LinkedIn
(Sulastri Sulastri/Shuttertock)

Data From 500 Million LinkedIn Accounts Hacked and Put Up for Sale on the Dark Web

In a blow to businesspeople of all levels and industries, the career and business networking site LinkedIn confirmed that data “scraped” from approximately 500 million profiles has been archived by hackers and is being sold on the dark web. The site has approximately 675 million members, meaning that data from 74% of its entire network has been compromised.

According to Clare Duffy of CNN Business, “the sale of the data was first reported by cybersecurity news and research site CyberNews, which said that an archive including user IDs, names, email addresses, phone numbers, genders, professional titles and links to other social media profiles was being auctioned off on the forum for a four-figure sum.”

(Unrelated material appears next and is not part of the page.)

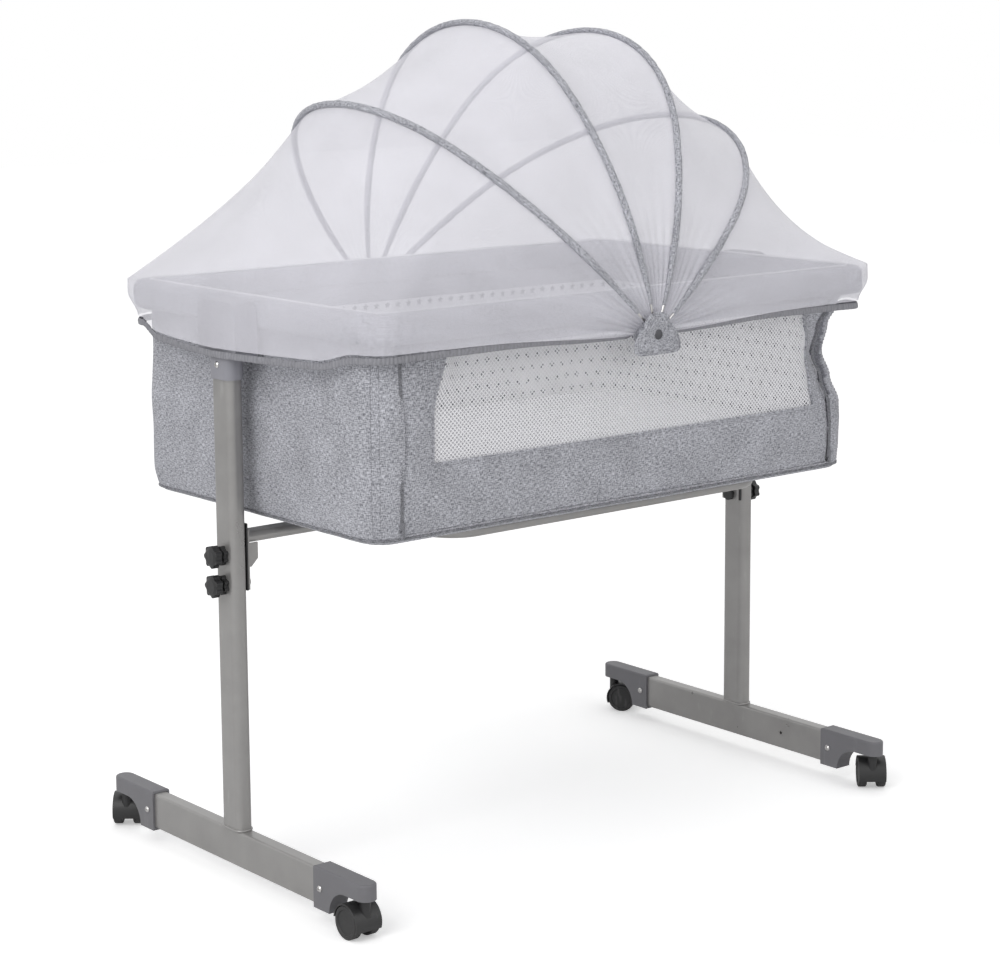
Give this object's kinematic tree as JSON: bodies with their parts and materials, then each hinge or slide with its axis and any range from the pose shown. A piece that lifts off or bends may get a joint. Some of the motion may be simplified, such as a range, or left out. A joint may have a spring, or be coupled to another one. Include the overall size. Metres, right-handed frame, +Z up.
{
  "type": "bedside sleeper crib",
  "caption": "Cloth bedside bassinet with mesh window and drop side, on a steel stand with casters, under a fan-folding net canopy.",
  "frame": {"origin": "on the floor, under the middle of the bassinet", "axes": "+X along the bassinet from left to right, -Y the side with the mesh window, +Z up"},
  "size_m": [0.9211, 0.5957, 1.0379],
  "materials": {
    "frame_paint": "satin",
    "end_plastic": "matte",
    "black_plastic": "matte",
    "wheel_plastic": "matte",
    "bright_steel": "polished",
    "grey_cloth": "heathered weave",
    "rim_cloth": "woven",
    "star_cloth": "printed with small stars",
    "white_mesh": "open mesh",
    "white_net": "sheer net",
    "hem_elastic": "elastic band",
    "zip_tape": "zip",
    "board_wood": "raw fibreboard",
    "mattress_cloth": "quilted"
  },
  "bodies": {
    "stand": {"left_foot_tube": "frame_paint", "left_post": "frame_paint", "left_rim_bracket": "end_plastic", "left_end_plate": "frame_paint", "right_foot_tube": "frame_paint", "right_post": "frame_paint", "right_rim_bracket": "end_plastic", "right_end_plate": "frame_paint", "left_front_toe_cap": "end_plastic", "left_back_toe_cap": "end_plastic", "right_front_toe_cap": "end_plastic", "right_back_toe_cap": "end_plastic", "stand_screws": "bright_steel", "caster_stems": "bright_steel", "guide_strips": "black_plastic", "clamp_bolts": "bright_steel", "centre_beam": "frame_paint", "base_loop_tube": "frame_paint", "rim_tube": "frame_paint", "rim_padding": "rim_cloth", "bassinet_shell": "grey_cloth", "panel_zips": "zip_tape", "star_lining": "star_cloth", "base_board": "board_wood", "mattress": "mattress_cloth", "hub_patches": "grey_cloth", "hub_rivets": "bright_steel", "net_left_hem": "hem_elastic"},
    "left_front_caster_fork": {"left_front_caster_hood": "black_plastic"},
    "left_front_wheel_pair": {"left_front_caster_axle": "bright_steel", "left_front_caster_wheels": "wheel_plastic"},
    "left_back_caster_fork": {"left_back_caster_hood": "black_plastic"},
    "left_back_wheel_pair": {"left_back_caster_axle": "bright_steel", "left_back_caster_wheels": "wheel_plastic"},
    "right_front_caster_fork": {"right_front_caster_hood": "black_plastic"},
    "right_front_wheel_pair": {"right_front_caster_axle": "bright_steel", "right_front_caster_wheels": "wheel_plastic"},
    "right_back_caster_fork": {"right_back_caster_hood": "black_plastic"},
    "right_back_wheel_pair": {"right_back_caster_axle": "bright_steel", "right_back_caster_wheels": "wheel_plastic"},
    "left_upper_clamp_knob": {"left_upper_knob": "black_plastic"},
    "left_lower_clamp_knob": {"left_lower_knob": "black_plastic"},
    "right_upper_clamp_knob": {"right_upper_knob": "black_plastic"},
    "right_lower_clamp_knob": {"right_lower_knob": "black_plastic"},
    "front_panel": {"drop_panel": "grey_cloth", "mesh_window": "white_mesh"},
    "first_hoop": {"first_hoop_sleeve": "rim_cloth", "first_hoop_wire": "bright_steel", "net_left_skirt": "white_net"},
    "second_hoop": {"second_hoop_sleeve": "rim_cloth", "second_hoop_wire": "bright_steel", "net_first_panel": "white_net"},
    "third_hoop": {"third_hoop_sleeve": "rim_cloth", "third_hoop_wire": "bright_steel", "net_second_panel": "white_net"},
    "fourth_hoop": {"fourth_hoop_sleeve": "rim_cloth", "fourth_hoop_wire": "bright_steel", "net_third_panel": "white_net"},
    "net_edge": {"net_right_skirt": "white_net", "net_right_hem": "hem_elastic"}
  },
  "joints": [
    {"name": "left_front_caster_swivel", "type": "hinge", "parent": "stand", "child": "left_front_caster_fork", "pos_m": [-0.426, -0.262, 0.048], "axis": [0, 0, 1], "continuous": true},
    {"name": "left_front_caster_roll", "type": "hinge", "parent": "left_front_caster_fork", "child": "left_front_wheel_pair", "pos_m": [-0.426, -0.247, 0.02], "axis": [1, 0, 0], "continuous": true},
    {"name": "left_back_caster_swivel", "type": "hinge", "parent": "stand", "child": "left_back_caster_fork", "pos_m": [-0.426, 0.262, 0.048], "axis": [0, 0, 1], "continuous": true},
    {"name": "left_back_caster_roll", "type": "hinge", "parent": "left_back_caster_fork", "child": "left_back_wheel_pair", "pos_m": [-0.41636, 0.27349, 0.02], "axis": [0.766, -0.6428, 0], "continuous": true},
    {"name": "right_front_caster_swivel", "type": "hinge", "parent": "stand", "child": "right_front_caster_fork", "pos_m": [0.426, -0.262, 0.048], "axis": [0, 0, 1], "continuous": true},
    {"name": "right_front_caster_roll", "type": "hinge", "parent": "right_front_caster_fork", "child": "right_front_wheel_pair", "pos_m": [0.43564, -0.25051, 0.02], "axis": [0.766, -0.6428, 0], "continuous": true},
    {"name": "right_back_caster_swivel", "type": "hinge", "parent": "stand", "child": "right_back_caster_fork", "pos_m": [0.426, 0.262, 0.048], "axis": [0, 0, 1], "continuous": true},
    {"name": "right_back_caster_roll", "type": "hinge", "parent": "right_back_caster_fork", "child": "right_back_wheel_pair", "pos_m": [0.4346, 0.24971, 0.02], "axis": [-0.8192, -0.5736, 0], "continuous": true},
    {"name": "left_upper_knob_turn", "type": "hinge", "parent": "stand", "child": "left_upper_clamp_knob", "pos_m": [-0.4371, 0, 0.408], "axis": [-1, 0, 0], "continuous": true},
    {"name": "left_lower_knob_turn", "type": "hinge", "parent": "stand", "child": "left_lower_clamp_knob", "pos_m": [-0.4371, 0, 0.372], "axis": [-1, 0, 0], "continuous": true},
    {"name": "right_upper_knob_turn", "type": "hinge", "parent": "stand", "child": "right_upper_clamp_knob", "pos_m": [0.4371, 0, 0.408], "axis": [1, 0, 0], "continuous": true},
    {"name": "right_lower_knob_turn", "type": "hinge", "parent": "stand", "child": "right_lower_clamp_knob", "pos_m": [0.4371, 0, 0.372], "axis": [1, 0, 0], "continuous": true},
    {"name": "drop_panel_fold", "type": "hinge", "parent": "stand", "child": "front_panel", "pos_m": [0, -0.2453, 0.459], "axis": [1, 0, 0], "range_deg": [0, 165]},
    {"name": "first_hoop_fold", "type": "hinge", "parent": "stand", "child": "first_hoop", "pos_m": [0, 0, 0.664], "axis": [0, 1, 0], "range_deg": [-19, 0], "deforming": ["net_left_skirt"]},
    {"name": "second_hoop_fold", "type": "hinge", "parent": "first_hoop", "child": "second_hoop", "pos_m": [0, 0, 0.664], "axis": [0, 1, 0], "range_deg": [-25.4, 0], "deforming": ["net_first_panel"]},
    {"name": "third_hoop_fold", "type": "hinge", "parent": "second_hoop", "child": "third_hoop", "pos_m": [0, 0, 0.664], "axis": [0, 1, 0], "range_deg": [-22.4, 0], "deforming": ["net_second_panel"]},
    {"name": "fourth_hoop_fold", "type": "hinge", "parent": "third_hoop", "child": "fourth_hoop", "pos_m": [0, 0, 0.664], "axis": [0, 1, 0], "range_deg": [-20.95, 0], "deforming": ["net_third_panel"]},
    {"name": "net_edge_fold", "type": "hinge", "parent": "fourth_hoop", "child": "net_edge", "pos_m": [0, 0, 0.664], "axis": [0, 1, 0], "range_deg": [-36.5, 0], "deforming": ["net_right_skirt", "net_right_hem"]}
  ],
  "couplings": [
    {"joint": "second_hoop_fold", "follows": "first_hoop_fold", "ratio": 1.336},
    {"joint": "third_hoop_fold", "follows": "first_hoop_fold", "ratio": 1.178},
    {"joint": "fourth_hoop_fold", "follows": "first_hoop_fold", "ratio": 1.1},
    {"joint": "net_edge_fold", "follows": "first_hoop_fold", "ratio": 1.92}
  ]
}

In its defense, LinkedIn has maintained that the database of accounts offered up for sale on the dark web “is actually an aggregation of data from a number of websites and companies” — information that members publicly listed on their profiles.

“This is not a LinkedIn data breach, and no private member account data from LinkedIn was included in what we’ve been able to review,” the company reported.

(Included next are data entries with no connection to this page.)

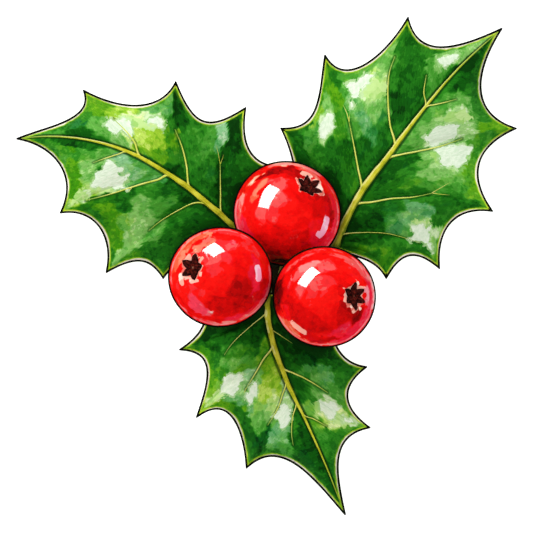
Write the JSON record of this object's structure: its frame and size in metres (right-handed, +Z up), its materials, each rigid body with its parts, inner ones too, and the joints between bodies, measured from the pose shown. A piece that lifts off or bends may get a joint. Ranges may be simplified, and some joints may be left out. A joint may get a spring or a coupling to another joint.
{
  "type": "holly sprig",
  "caption": "Cut holly sprig lying flat: glossy, wavy-edged spiny leaves around a cluster of round red berries on short stalks, joined by a short twig.",
  "frame": {"origin": "on the surface that the sprig lies on, under the middle of its bounding box", "axes": "+Z straight up from the surface, towards the viewer who looks down on the sprig; +Y towards the side where the two upper leaves point; +X to the right as seen from above"},
  "size_m": [0.0598, 0.0594, 0.023],
  "materials": {
    "leaf": "gloss",
    "berry": "gloss",
    "calyx": "matte",
    "pedicel": "satin",
    "twig": "satin"
  },
  "bodies": {
    "root": {"twig": "twig", "leaf_left": "leaf", "leaf_right": "leaf", "leaf_lower": "leaf", "berry_top": "berry", "berry_left": "berry", "berry_right": "berry", "calyx_top": "calyx", "calyx_left": "calyx", "calyx_right": "calyx", "pedicel_top": "pedicel", "pedicel_left": "pedicel", "pedicel_right": "pedicel"}
  },
  "joints": []
}
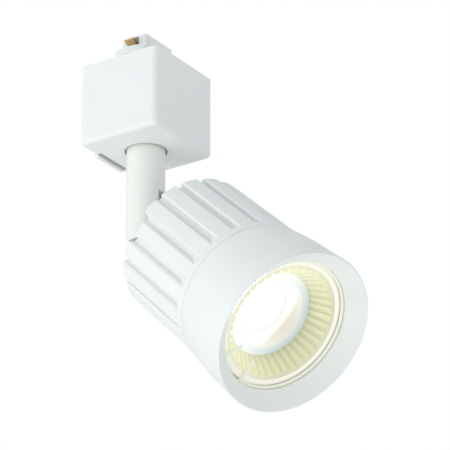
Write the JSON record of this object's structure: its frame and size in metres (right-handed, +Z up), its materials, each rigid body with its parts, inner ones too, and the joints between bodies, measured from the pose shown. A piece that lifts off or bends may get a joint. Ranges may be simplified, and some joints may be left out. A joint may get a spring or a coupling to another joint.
{
  "type": "track spotlight",
  "caption": "White track spotlight: square track adapter, turning stem, tilting finned head with a flared bevelled mouth and a reflector lamp.",
  "frame": {"origin": "on the stem's axis, in the plane of the adapter's shoulder, where the track's underside rests", "axes": "+Z up, out of the adapter into the track; X along the track; the head points towards +X and down at rest"},
  "size_m": [0.0967, 0.0677, 0.1501],
  "materials": {
    "white_plastic": "matt white moulded polycarbonate",
    "natural_nylon": "natural nylon",
    "zinc_steel": "bright zinc plate",
    "contact_brass": "spring brass",
    "pin_brass": "nickel-plated brass",
    "brown_sleeve": "brown PVC sleeve",
    "blue_sleeve": "blue PVC sleeve",
    "green_sleeve": "green and yellow PVC sleeve",
    "white_paint": "satin white powder coat on steel",
    "white_spring_wire": "white-coated spring steel wire",
    "white_coated_aluminium": "satin white powder coat on die-cast aluminium",
    "steatite": "unglazed white steatite",
    "grommet_rubber": "white silicone rubber",
    "lamp_white": "glossy white thermoplastic",
    "board_green": "green circuit board",
    "bezel_silver": "metallised plastic",
    "led_light": "lit LED board",
    "lens_light": "clear moulded lens, lit"
  },
  "bodies": {
    "adapter": {"adapter_housing": "white_plastic", "contact_carrier": "white_plastic", "carrier_screws": "zinc_steel", "live_contact": "contact_brass", "neutral_contact": "contact_brass", "earth_contact": "contact_brass", "terminal_block": "natural_nylon", "terminal_screws": "zinc_steel", "live_lead": "brown_sleeve", "neutral_lead": "blue_sleeve", "earth_lead": "green_sleeve", "swivel_bush": "natural_nylon", "tab_spring": "zinc_steel"},
    "release_tab": {"release_tab": "white_plastic"},
    "stem": {"stem": "white_paint", "thrust_washer": "natural_nylon", "stop_washer": "zinc_steel", "wave_washer": "zinc_steel", "stem_nut": "zinc_steel", "pivot_screw": "zinc_steel", "pivot_spring_washer": "zinc_steel", "friction_washer": "natural_nylon"},
    "head": {"head_body": "white_coated_aluminium", "front_ring": "white_coated_aluminium", "retaining_clip": "white_spring_wire", "lamp_holder": "steatite", "holder_bracket": "zinc_steel", "holder_screws": "zinc_steel", "lead_grommet": "grommet_rubber", "holder_live_lead": "brown_sleeve", "holder_neutral_lead": "blue_sleeve", "head_earth_lead": "green_sleeve", "earth_terminal": "contact_brass", "earth_screw": "zinc_steel"},
    "lamp": {"lamp_body": "lamp_white", "lamp_base": "lamp_white", "lamp_pins": "pin_brass", "lamp_driver": "board_green", "led_board": "led_light", "lamp_bezel": "bezel_silver", "lamp_lens": "lens_light"}
  },
  "joints": [
    {"name": "tab_release", "type": "slide", "parent": "adapter", "child": "release_tab", "axis": [0, 0, -1], "range_m": [0, 0.004], "stiffness_N_per_m": 600, "springref_m": -0.004, "deforming": ["tab_spring"]},
    {"name": "stem_turn", "type": "hinge", "parent": "adapter", "child": "stem", "pos_m": [0, 0, 0], "axis": [0, 0, 1], "range_deg": [-165, 165]},
    {"name": "head_tilt", "type": "hinge", "parent": "stem", "child": "head", "pos_m": [0, 0, -0.0615], "axis": [0.1822, 0.9833, 0], "range_deg": [-13, 107]},
    {"name": "lamp_twist", "type": "hinge", "parent": "head", "child": "lamp", "pos_m": [0.01669, 0.01623, -0.07405], "axis": [0.7191, -0.1333, -0.682], "range_deg": [0, 25]}
  ]
}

While this kind of data is less sensitive than financial records like credit card numbers, banking account details or social security numbers, experts say that it still presents a safety risk for individuals and could be used to help infiltrate email accounts and other higher-risk areas of a person’s digital footprint. Personal phone numbers, for example, can easily be exploited for robocalls and other common telemarketing scams.

“Social media companies have tools in place aimed at preventing scrapers — LinkedIn on its terms page details ‘technical measures and defenses’ against such abuse — but they don’t always work,” Duffy reported. “The company said that ‘any misuse of our members’ data, such as scraping’ violates its terms of service, which prohibit third-party software, bots, browser extensions or plug-ins that scrape data from the site.”

“When anyone tries to take member data and use it for purposes LinkedIn and our members haven’t agreed to, we work to stop them and hold them accountable,” LinkedIn warned in its statement.

“The company did not immediately respond to a request for comment about whether it will alert users whose data was scraped and is included in the database for sale,” Duffy reported.

News of the LinkedIn hack comes just days after a different social media scandal broke. On April 5, Facebook revealed that it had suffered a similar attack, with personal data — including phone numbers, birthdays, email addresses and more — from 500 million users being scraped from public profiles and offered up for sale on the web.

Authorities haven’t confirmed whether the attacks are related. Both are currently under investigation by a number of different federal agencies.